Turning to the Turkish leader, Erdogan, he said that Turkey’s parliamentary democracy “must be vigorously defended” in the context of the failed putsch on 15 July.
“I want to salute them today for their courage and dedication to democracy”, he added, referring to Turkish MPs and to the crowds of Erdogan supporters who went out on the streets to challenge tanks and jets on the night of the attempted coup.
Asked if Erdogan was right to launch a purge of alleged putsch sympathisers, he said Turkey had a “right” to prosecute the people responsible for the events, but said that “this has to be done in accordance with the rule of law”.
He said Nato would press ahead with plans to accept Montenegro as its newest member at a summit in Brussels next year.
He also said it would deploy US-led Russia-deterrent forces in the Baltic region and in the Black Sea area in “early 2017”.
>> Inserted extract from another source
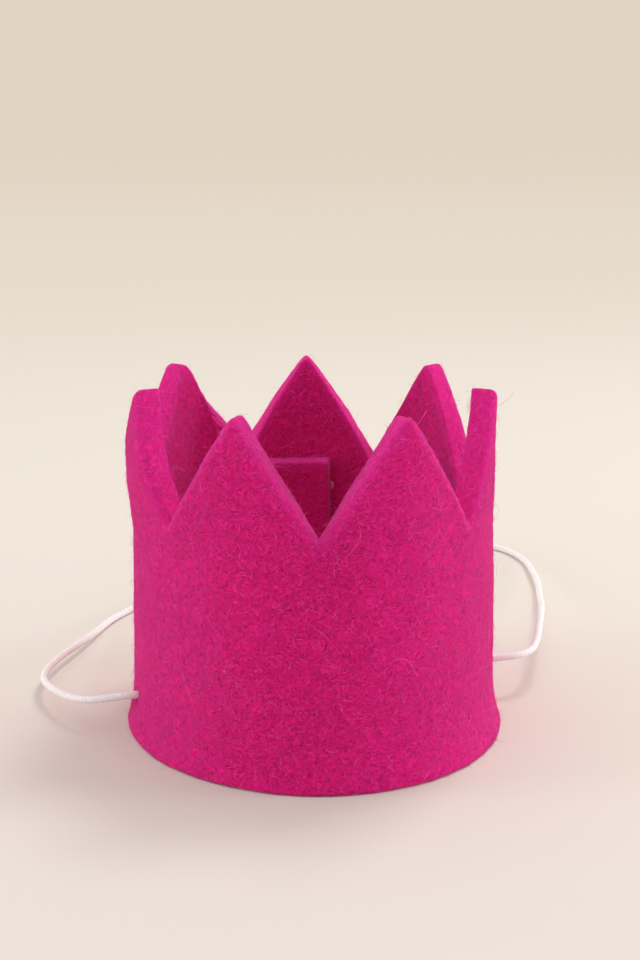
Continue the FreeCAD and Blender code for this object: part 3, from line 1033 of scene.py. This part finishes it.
@dataclass
class ElasticLoop:
    """The elastic, one smooth spline from hole to hole.

    Attributes:
        finish: its material.
        diameter: of the elastic.
        hole_azimuth: of the left hole.
        height: of the holes.
        face: distance from the axis to a knot.
        left_reach: from the left knot to the point that keeps the elastic straight in its hole.
        right_reach: the same at the right.
        left_run: from the left knot to where the elastic starts to bend.
        right_run: the same at the right.
        points: control points between the two exits.
    """

    finish: ElasticFinish = ElasticFinish()
    diameter: float = 1.5
    hole_azimuth: float = -540 / 7
    height: float = 8.2
    face: float = 30.98
    left_reach: float = 3.4
    right_reach: float = 3.2
    left_run: float = 7.0
    right_run: float = 6.6
    points: tuple[tuple[float, float, float], ...] = (
        (-46.0, -5.5, 6.0),
        (-53.0, 5.0, 4.4),
        (-56.5, 15.0, 3.4),
        (-54.5, 27.0, 2.75),
        (-50.5, 38.0, 2.25),
        (-48.0, 48.5, 1.25),
        (-45.0, 59.5, 0.75),
        (-38.0, 70.0, 0.75),
        (-29.0, 82.5, 0.75),
        (-17.5, 94.5, 0.75),
        (-4.0, 105.0, 0.75),
        (10.5, 113.5, 0.75),
        (26.0, 119.0, 0.75),
        (41.0, 118.5, 0.75),
        (54.0, 112.0, 0.75),
        (59.0, 100.5, 1.0),
        (59.0, 87.0, 1.75),
        (58.5, 75.0, 2.25),
        (56.5, 62.0, 3.5),
        (55.0, 50.0, 4.9),
        (52.5, 38.0, 6.5),
        (50.2, 27.0, 7.4),
        (48.5, 19.5, 7.65),
        (46.5, 13.2, 8.15),
        (43.4, 9.2, 8.4),
    )

    def out(self, side: Side) -> Vector:
        """Outward direction of a hole.

        Args:
            side: which hole.

        Returns:
            A unit vector.
        """
        angle = math.radians(self.hole_azimuth)
        return Vector((math.sin(angle), -math.cos(angle), 0)) * side.value

    def at(self, side: Side, reach: float) -> Vector:
        """A place on a hole's axis.

        Args:
            side: which hole.
            reach: distance from the ring's axis.

        Returns:
            The place in millimetres.
        """
        return self.out(side) * reach + Vector((0, 0, self.height))

    def make(self, knots: Sequence[bpy.types.Object]) -> bpy.types.Object:
        """Builds the elastic.

        Args:
            knots: the two stopper knots; not used.

        Returns:
            The elastic's object.
        """
        left = [
            self.at(Side.LEFT, self.face + reach) for reach in (0.0, self.left_reach, self.left_run)
        ]
        right = [
            self.at(Side.RIGHT, self.face + reach)
            for reach in (self.right_run, self.right_reach, 0.0)
        ]
        route = left + [Vector(point) for point in self.points] + right
        curve = round_line(
            "elastic", [[place * MM for place in route]], self.diameter / 2 * MM, 12, 4
        )
        elastic = add_object("elastic", curve, self.finish.material())
        return settle_piece(elastic, ["elastic_cord"])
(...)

His comments on Trump reflect anxieties raised by the president-elect, who said in his campaign that Nato was an outdated Cold War institution and that he would not defend allies who did not spend more on their own defence.
Stoltenberg’s remarks on Turkey come amid Erdogan’s criticism of US and EU reactions to the failed coup and to Erdogan’s recent rapprochement with Russian leader Vladimir Putin.
Erdogan’s post-coup purge has seen him arrest tens of thousands of people, including opposition MPs, shut down independent media, speak of reinstating the death penalty, and of holding a referendum, next year, on whether to uphold Turkey’s EU membership bid.
Erdogan, in Istanbul on Monday, continued to harangue the US and the EU for what he called their sheltering of “terrorist” groups, such as people loyal to Fethullah Gulen, an Islamic guru who lives in exile in the US and whom Erdogan says organised the coup, as well Kurdish separatist groups, such as the PKK, the PYD, and YPG.
“We want you to prevent members of terrorist organisations from moving freely in your countries, making propaganda, recruiting militants, and racketeering,” he said.
“We cannot tolerate the fact that the PKK, which the European Union has designated as a terrorist organisation, roams so freely in EU member countries with posters of the terrorist chief, and also with its banners in the corridors of the [European] Parliament building”, he added.
Shanghai threat
He also said, in separate remarks on Sunday, that he might join the China and Russia-led Shanghai Cooperation Council instead of seeking EU membership.
“Turkey must feel at ease. It mustn't say 'for me it's the European Union at all costs'. That's my view," he said.
"Why shouldn't Turkey be in the Shanghai five? I said this to Mr Putin, to [Kazakh president] Nazarbayev, to those who are in the Shanghai five now”, he said.
Turkey has called on the US to extradite Gulen and for Germany to decline asylum reuqests filed by 40 or so Turkish military officers.
The US state department spokesman, James Kirby, said on Monday: “On the Gulen thing, I would say that’s really a matter for the justice department”.
Stoltenberg said on the German asylum issue: “It would be wrong if we started to go into that kind of legal issue, that’s for the judicial system [in Germany]”.
Putin threat
The Nato meeting coincided with the screening of a new US documentary on Russia in which Putin said that he would move nuclear-capable Iskander missiles to Kaliningrad, enabling them to strike Warsaw or Berlin.
"We are concerned by Nato decision making … We have, therefore, to take countermeasures, which means to target with our missile systems the facilities that in our opinion start posing a threat to us”, he said.
Speaking at a conference on EU-Nato cooperation also on Monday in Brussels, EU foreign relations chief Federica Mogherini, said: “I know there are some, both in Europe and America, who are worried today about the future of Nato and the future of the transatlantic bond”.
She said the EU’s best response to the new challenges would be to press ahead with EU-level military integration and to conduct a more forceful foreign policy.
“For the first time ever we are moving towards a real European Union of security and defence”, she said.
“We cannot simply hide behind our borders … We must engage with the world, starting with our region and we must engage with all our power”, she said.